The parade was scheduled for Saturday. In the name of prudence and common sense I loaded Ole in the trailer and took him to town on Friday afternoon for a practice run. The last thing I wanted was a busted up 100-year-old buggy or an injured horse – or worse. I once witnessed a runaway stagecoach in Jackson Hole during a busy Saturday morning farmer’s market. The sight of a stagecoach careening around a busy intersection on two wheels, the driver pitched violently onto the pavement, horses in a full out, crazy eyed panic is not a scene I will soon forget.
As soon as Ole stepped out of the trailer at the museum I could see that he was uneasy. He knew we weren’t in Kansas anymore. I hooked him to the buggy and we drove around town just as the high school was letting out. Teenagers, some of whom I wanted to offer my suspenders to, what with their pants mostly falling off. Not risking a smile or any pretense of being impressed, most of them tried their best to look as if a horse and buggy were something they saw on the street everyday. We fairly flew through town. Not in a panic, just a nice energetic clip. Passing cars and pedestrians didn’t trouble him. Ole is not by nature a spooky or jumpy horse, but when I pulled up to a stop sign at an intersection he would not stand. He was just nervous enough that he would start to back up or side step. I would have him step-up then stop- and again he would nervously prance and dance. This was actually manageable at the time, not too worrisome by itself, but when I projected this behavior to parade day I began to have serious doubts about the wisdom the whole endeavor. Just trotting about town on a quiet weekday afternoon he was nervous as a chicken in a fox den. The parade would have the added excitement of marching bands, dancing girls, the Seafair Pirates and their antics, vintage muscle cars sans mufflers, fire truck sirens, flying candy and swarms of people cheering and clapping. By the time I got back around to the museum I knew that I couldn’t possibly attempt to drive Ole in the parade.
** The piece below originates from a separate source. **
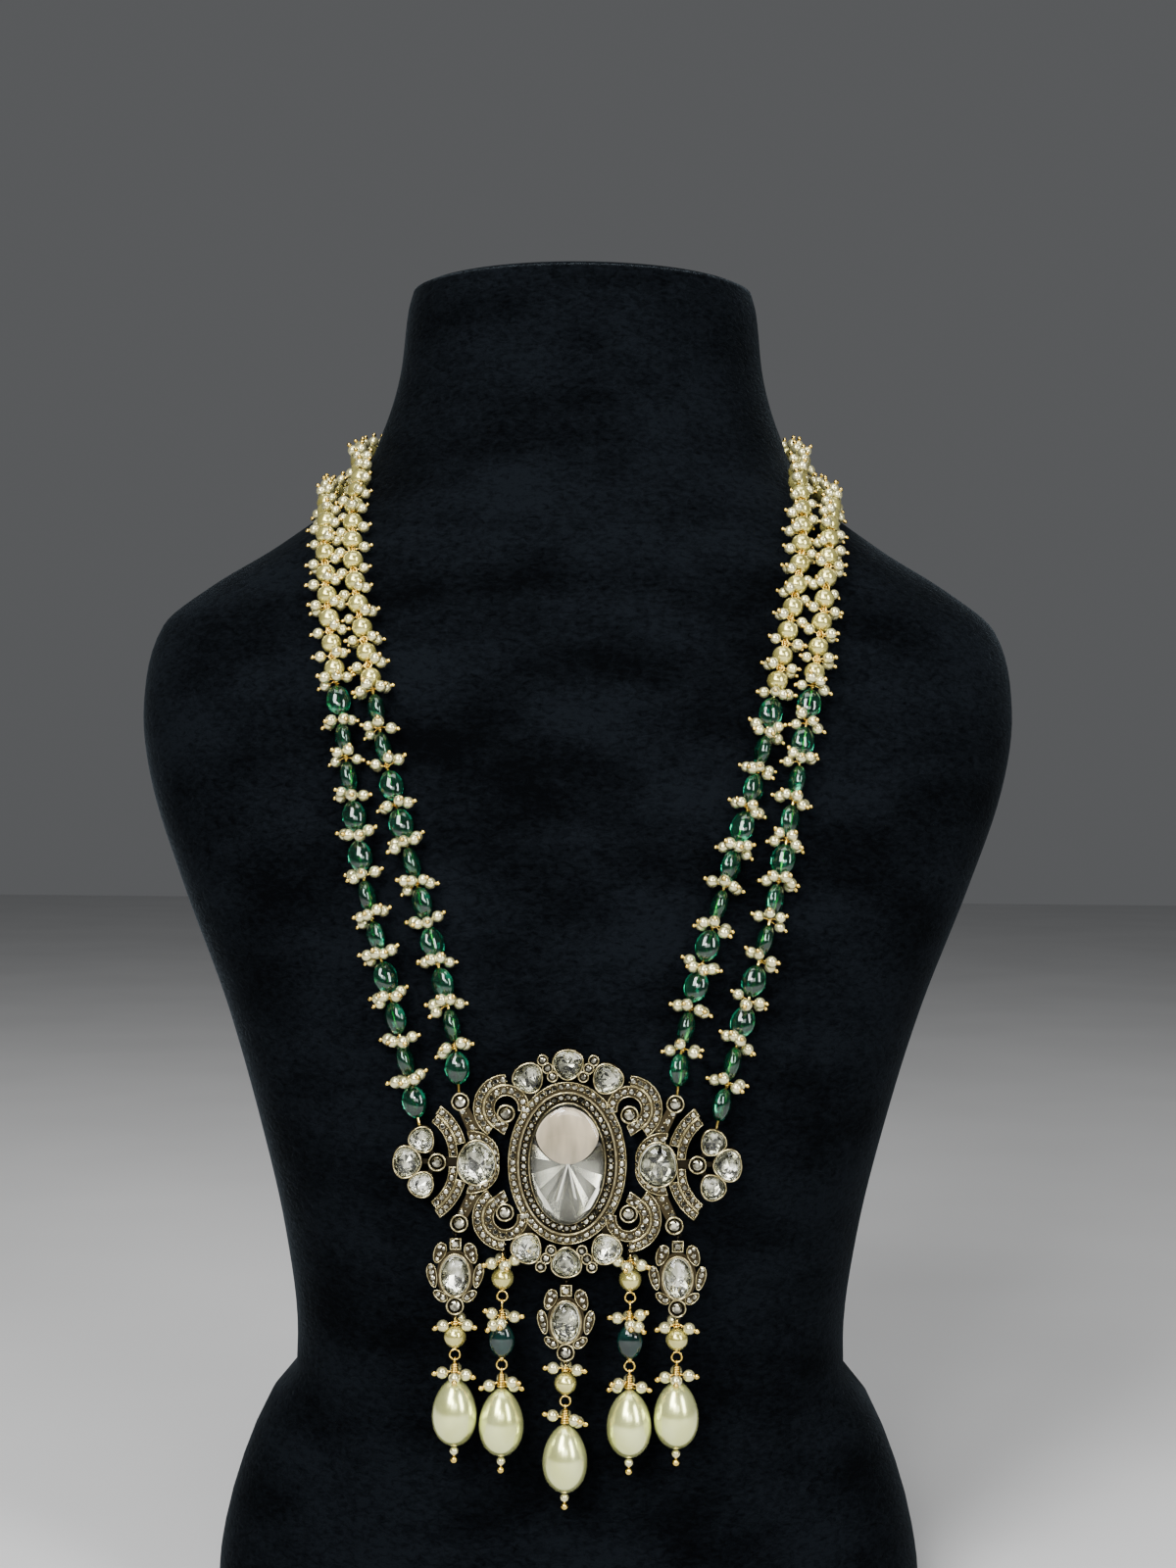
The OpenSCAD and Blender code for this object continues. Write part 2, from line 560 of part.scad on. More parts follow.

Ole is a solid, safe horse. I ride or drive him sometimes as much as five or six days a week. But he’s still a farm horse, born and raised at the end of a quiet country lane. He’s used to the clatter and rattle of machinery, dogs running up behind him; even the rustle of a feed sack or tarp doesn’t bother him. But take him out of his element and it was just too much. I have no doubt that given time and inclination I could make a parade horse out him. Appealing as it sounds, I think it’s unlikely that I’ll ever get around to it. After all I have a farm to run.
After looking over these notes I realize that I have told two tales of failure: that of an aborted parade attempt, and another of a foal that I didn’t see coming. Failure is as much a part of the farming life as success. When you opt for a life on the land you will, like C.S. Lewis, be “Surprised by Joy,” as I was at the birth of Stella. And you will have “the best laid plans” go awry, as I did with Ole and the parade. Sometimes you have to check your pride at the door and accept that what you had planned simply is not prudent. You must have the humility and the wisdom to know when you should cut your losses and wait for another day. A certain amateur agricultural columnist was hesitant to even write about said events for fear of sullying his carefully crafted media image. But it was determined that others may gain value and a certain comfort in knowing that failed plans and unexpected events happen democratically, without regard to one’s station in life or high opinion of oneself.